# STATED GOAL
Quote only the part that opens with the line containing "line_radius = edge_radius" and closes with the line containing "cad_parts[node].hide_render = cad_parts[node].hide_viewport". Keep both of those lines.

# MATERIALS PROVIDED
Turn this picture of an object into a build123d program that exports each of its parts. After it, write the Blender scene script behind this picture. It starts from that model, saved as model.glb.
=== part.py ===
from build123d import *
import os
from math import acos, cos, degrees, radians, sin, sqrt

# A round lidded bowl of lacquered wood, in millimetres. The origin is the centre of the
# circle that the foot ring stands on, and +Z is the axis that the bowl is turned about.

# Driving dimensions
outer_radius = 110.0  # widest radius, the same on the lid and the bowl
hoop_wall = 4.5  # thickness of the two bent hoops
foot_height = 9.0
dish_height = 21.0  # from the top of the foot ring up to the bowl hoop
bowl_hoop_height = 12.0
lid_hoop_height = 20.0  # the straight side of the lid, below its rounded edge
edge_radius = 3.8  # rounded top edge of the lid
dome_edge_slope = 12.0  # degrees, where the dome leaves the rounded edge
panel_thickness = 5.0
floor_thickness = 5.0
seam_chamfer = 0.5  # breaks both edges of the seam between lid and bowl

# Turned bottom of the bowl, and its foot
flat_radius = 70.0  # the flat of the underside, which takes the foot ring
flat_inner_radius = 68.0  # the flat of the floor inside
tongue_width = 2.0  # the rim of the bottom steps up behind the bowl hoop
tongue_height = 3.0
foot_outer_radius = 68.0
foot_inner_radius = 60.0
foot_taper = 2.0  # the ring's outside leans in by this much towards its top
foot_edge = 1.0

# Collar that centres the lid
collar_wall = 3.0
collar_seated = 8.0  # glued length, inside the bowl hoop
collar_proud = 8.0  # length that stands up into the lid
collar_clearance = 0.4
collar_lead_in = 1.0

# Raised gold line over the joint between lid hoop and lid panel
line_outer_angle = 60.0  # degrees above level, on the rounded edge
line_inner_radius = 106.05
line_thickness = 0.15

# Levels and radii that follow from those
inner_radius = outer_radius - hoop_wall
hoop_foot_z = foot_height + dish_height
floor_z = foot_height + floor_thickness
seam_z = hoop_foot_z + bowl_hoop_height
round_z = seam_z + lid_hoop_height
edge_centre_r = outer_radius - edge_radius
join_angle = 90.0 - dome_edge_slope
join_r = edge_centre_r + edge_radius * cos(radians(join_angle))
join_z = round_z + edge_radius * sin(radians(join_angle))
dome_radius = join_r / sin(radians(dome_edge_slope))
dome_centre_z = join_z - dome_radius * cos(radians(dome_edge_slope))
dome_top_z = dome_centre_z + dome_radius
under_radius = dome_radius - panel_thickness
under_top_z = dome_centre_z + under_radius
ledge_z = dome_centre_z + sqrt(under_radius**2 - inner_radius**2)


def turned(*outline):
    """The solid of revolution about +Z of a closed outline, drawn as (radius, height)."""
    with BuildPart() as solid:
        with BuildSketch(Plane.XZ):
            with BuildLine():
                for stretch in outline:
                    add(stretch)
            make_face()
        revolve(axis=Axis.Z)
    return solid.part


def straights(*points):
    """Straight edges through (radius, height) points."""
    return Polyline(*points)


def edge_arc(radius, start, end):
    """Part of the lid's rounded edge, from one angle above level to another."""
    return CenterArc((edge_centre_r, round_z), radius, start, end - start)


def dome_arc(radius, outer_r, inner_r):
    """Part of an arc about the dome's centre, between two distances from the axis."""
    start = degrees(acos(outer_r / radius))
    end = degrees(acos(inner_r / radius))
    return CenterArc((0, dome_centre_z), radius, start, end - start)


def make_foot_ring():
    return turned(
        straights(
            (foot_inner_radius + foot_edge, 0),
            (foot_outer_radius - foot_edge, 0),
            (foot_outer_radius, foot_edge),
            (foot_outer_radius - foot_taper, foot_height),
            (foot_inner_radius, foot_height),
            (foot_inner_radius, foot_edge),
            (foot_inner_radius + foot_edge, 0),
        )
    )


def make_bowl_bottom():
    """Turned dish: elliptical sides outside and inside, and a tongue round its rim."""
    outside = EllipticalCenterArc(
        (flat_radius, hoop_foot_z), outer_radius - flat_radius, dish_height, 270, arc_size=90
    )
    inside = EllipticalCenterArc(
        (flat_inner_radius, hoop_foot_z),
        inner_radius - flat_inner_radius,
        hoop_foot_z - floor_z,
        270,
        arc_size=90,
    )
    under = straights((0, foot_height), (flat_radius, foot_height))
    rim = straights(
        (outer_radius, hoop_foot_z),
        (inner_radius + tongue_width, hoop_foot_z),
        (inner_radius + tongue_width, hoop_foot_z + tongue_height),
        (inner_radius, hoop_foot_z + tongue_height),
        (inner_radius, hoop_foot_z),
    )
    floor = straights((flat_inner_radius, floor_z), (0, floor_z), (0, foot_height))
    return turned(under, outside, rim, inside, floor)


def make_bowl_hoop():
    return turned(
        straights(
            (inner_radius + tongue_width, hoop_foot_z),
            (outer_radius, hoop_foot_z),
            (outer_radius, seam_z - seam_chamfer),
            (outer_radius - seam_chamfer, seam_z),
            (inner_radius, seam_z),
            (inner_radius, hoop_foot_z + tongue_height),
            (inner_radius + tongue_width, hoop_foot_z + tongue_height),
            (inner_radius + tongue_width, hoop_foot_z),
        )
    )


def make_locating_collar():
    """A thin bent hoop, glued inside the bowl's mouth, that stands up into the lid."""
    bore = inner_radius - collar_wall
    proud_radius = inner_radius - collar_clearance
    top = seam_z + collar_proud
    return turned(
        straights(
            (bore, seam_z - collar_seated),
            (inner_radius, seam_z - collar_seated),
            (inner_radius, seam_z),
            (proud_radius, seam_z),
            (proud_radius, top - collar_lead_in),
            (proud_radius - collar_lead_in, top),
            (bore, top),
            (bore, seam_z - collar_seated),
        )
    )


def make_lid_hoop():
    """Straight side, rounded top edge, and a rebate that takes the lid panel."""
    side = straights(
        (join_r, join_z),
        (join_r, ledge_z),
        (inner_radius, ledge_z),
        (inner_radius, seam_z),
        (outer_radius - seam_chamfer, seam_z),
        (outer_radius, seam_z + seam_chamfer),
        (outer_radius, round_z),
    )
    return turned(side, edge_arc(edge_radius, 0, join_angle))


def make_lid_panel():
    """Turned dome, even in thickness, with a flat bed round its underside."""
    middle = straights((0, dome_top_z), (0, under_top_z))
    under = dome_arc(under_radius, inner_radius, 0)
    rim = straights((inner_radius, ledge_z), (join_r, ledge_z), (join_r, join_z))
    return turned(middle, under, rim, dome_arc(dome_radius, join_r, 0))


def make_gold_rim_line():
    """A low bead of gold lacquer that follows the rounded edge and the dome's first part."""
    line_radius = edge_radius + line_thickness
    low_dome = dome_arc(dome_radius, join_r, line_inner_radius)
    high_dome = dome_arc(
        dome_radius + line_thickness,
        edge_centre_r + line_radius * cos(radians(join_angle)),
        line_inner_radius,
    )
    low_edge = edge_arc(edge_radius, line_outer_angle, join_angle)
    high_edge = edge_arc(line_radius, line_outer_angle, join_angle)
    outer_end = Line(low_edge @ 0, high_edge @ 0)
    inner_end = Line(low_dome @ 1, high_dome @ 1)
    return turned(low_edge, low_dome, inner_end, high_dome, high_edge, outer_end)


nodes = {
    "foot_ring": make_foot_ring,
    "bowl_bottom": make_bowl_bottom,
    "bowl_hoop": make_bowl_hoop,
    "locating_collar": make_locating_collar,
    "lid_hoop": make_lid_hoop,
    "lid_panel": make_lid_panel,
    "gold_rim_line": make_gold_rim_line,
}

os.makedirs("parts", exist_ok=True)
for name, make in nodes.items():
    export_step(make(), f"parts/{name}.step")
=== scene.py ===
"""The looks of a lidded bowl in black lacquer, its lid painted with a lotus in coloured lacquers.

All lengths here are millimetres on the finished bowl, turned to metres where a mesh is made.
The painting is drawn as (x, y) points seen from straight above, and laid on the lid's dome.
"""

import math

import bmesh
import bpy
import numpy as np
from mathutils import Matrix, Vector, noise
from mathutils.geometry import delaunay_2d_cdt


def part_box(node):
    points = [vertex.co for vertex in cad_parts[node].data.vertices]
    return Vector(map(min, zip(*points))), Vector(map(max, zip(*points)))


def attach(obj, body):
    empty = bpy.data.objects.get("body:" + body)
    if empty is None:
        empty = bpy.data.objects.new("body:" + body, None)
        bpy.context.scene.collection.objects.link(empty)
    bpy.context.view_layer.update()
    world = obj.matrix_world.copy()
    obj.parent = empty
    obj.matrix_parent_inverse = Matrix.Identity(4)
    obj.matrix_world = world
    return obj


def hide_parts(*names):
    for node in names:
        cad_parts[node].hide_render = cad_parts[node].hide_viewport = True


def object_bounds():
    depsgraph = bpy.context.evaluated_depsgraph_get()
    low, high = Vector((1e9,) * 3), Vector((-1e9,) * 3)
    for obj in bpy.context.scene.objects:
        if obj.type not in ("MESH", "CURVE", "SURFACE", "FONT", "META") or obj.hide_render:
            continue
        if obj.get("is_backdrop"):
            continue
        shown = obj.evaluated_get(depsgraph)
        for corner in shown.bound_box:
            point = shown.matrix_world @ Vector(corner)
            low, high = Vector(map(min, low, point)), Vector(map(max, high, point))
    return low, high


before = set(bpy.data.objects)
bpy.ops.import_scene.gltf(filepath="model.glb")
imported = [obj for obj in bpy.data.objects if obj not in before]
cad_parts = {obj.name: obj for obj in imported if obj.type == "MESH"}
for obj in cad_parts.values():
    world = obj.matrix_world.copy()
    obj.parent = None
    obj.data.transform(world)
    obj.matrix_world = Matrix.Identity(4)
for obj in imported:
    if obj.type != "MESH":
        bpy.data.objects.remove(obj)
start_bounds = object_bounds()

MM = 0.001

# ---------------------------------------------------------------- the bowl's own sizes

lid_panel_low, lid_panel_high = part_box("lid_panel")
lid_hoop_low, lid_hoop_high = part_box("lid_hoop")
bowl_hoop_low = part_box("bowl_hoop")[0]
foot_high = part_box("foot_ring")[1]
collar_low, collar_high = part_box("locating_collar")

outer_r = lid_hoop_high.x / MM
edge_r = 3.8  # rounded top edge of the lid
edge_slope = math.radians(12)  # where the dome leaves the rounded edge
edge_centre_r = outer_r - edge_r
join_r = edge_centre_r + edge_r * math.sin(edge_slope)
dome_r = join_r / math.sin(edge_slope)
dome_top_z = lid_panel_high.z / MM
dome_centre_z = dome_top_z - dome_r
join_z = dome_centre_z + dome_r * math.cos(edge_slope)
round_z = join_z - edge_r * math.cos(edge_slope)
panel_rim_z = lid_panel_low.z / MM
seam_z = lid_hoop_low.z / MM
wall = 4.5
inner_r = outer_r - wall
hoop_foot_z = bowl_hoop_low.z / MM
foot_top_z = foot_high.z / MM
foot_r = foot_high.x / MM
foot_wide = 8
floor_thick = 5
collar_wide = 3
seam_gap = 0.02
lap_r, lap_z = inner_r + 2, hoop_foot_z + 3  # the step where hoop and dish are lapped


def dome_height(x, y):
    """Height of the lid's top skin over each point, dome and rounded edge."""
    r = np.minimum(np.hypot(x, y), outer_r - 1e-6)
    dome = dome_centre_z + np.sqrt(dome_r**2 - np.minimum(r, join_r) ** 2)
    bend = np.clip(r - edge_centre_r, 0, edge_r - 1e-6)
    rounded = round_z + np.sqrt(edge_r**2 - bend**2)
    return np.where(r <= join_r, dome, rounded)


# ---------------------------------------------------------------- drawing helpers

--

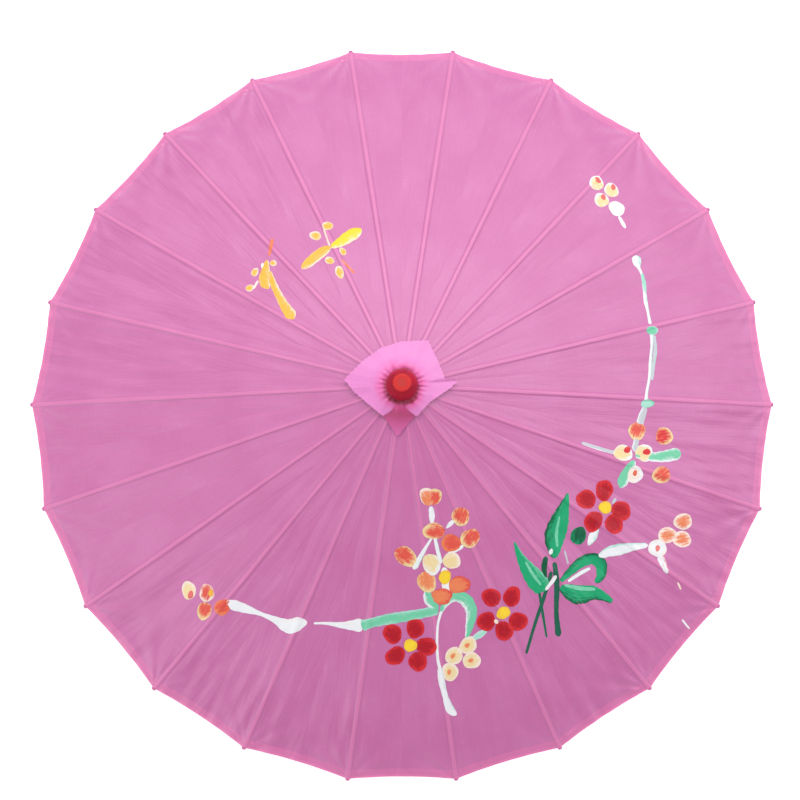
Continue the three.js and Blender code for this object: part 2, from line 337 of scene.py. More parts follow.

# RESPONSE TO THIS TASK
    line_radius = edge_radius + line_thickness
    low_dome = dome_arc(dome_radius, join_r, line_inner_radius)
    high_dome = dome_arc(
        dome_radius + line_thickness,
        edge_centre_r + line_radius * cos(radians(join_angle)),
        line_inner_radius,
    )
    low_edge = edge_arc(edge_radius, line_outer_angle, join_angle)
    high_edge = edge_arc(line_radius, line_outer_angle, join_angle)
    outer_end = Line(low_edge @ 0, high_edge @ 0)
    inner_end = Line(low_dome @ 1, high_dome @ 1)
    return turned(low_edge, low_dome, inner_end, high_dome, high_edge, outer_end)


nodes = {
    "foot_ring": make_foot_ring,
    "bowl_bottom": make_bowl_bottom,
    "bowl_hoop": make_bowl_hoop,
    "locating_collar": make_locating_collar,
    "lid_hoop": make_lid_hoop,
    "lid_panel": make_lid_panel,
    "gold_rim_line": make_gold_rim_line,
}

os.makedirs("parts", exist_ok=True)
for name, make in nodes.items():
    export_step(make(), f"parts/{name}.step")
=== scene.py ===
"""The looks of a lidded bowl in black lacquer, its lid painted with a lotus in coloured lacquers.

All lengths here are millimetres on the finished bowl, turned to metres where a mesh is made.
The painting is drawn as (x, y) points seen from straight above, and laid on the lid's dome.
"""

import math

import bmesh
import bpy
import numpy as np
from mathutils import Matrix, Vector, noise
from mathutils.geometry import delaunay_2d_cdt


def part_box(node):
    points = [vertex.co for vertex in cad_parts[node].data.vertices]
    return Vector(map(min, zip(*points))), Vector(map(max, zip(*points)))


def attach(obj, body):
    empty = bpy.data.objects.get("body:" + body)
    if empty is None:
        empty = bpy.data.objects.new("body:" + body, None)
        bpy.context.scene.collection.objects.link(empty)
    bpy.context.view_layer.update()
    world = obj.matrix_world.copy()
    obj.parent = empty
    obj.matrix_parent_inverse = Matrix.Identity(4)
    obj.matrix_world = world
    return obj


def hide_parts(*names):
    for node in names:
        cad_parts[node].hide_render = cad_parts[node].hide_viewport = True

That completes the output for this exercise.